EQUILIBRIUM STATES OF THERMODYNAMIC SYSTEMS IN A SMALL VICINITY OF THE EQUILIBRIUM VALUES OF PARAMETERS: BIFURCATION, STABILITY AND SENSITIVITY ANALYSES

Abstract

The dynamic behavior of thermodynamic systems described by a single order parameter and several control parameters is studied in a small neighborhood of ordinary and bifurcation equilibrium values of the system parameters. Using the general methods of investigating the branching (bifurcations) of solutions for nonlinear equations, we performed an exhaustive analysis of the order parameter dependences on the control parameters in a small vicinity of the equilibrium values of parameters, including the stability analysis of the equilibrium states, and the asymptotic behavior of the order parameter dependences on the control parameters (bifurcation diagrams).
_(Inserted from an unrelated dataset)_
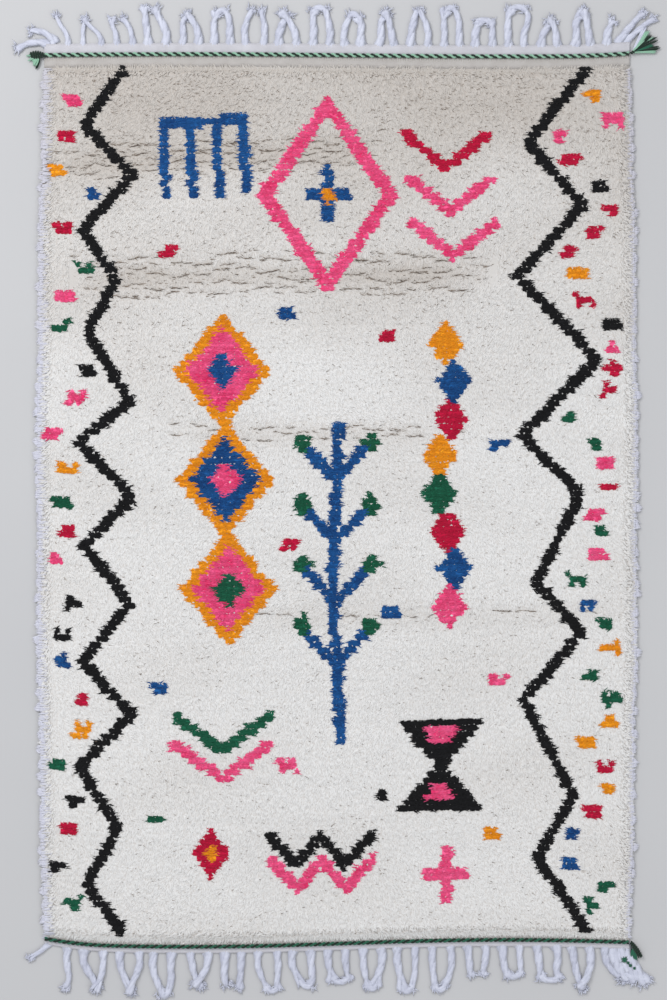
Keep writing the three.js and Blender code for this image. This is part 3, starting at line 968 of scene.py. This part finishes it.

Relations between the infinitesimal quantities of order parameters and the control of dynamical systems are given, and the formulae for the order parameter sensitivity are presented depending on the variations in the control parameters. In addition, we carried out specific calculations with respect to the thermodynamic systems described by one order parameter and several control parameters in the Landau-type kinetic potential. The peculiarities of the anomalous generation and extinction phenomenon of crystal nuclei at very low temperatures in non-equilibrium supercooled liquids are also presented.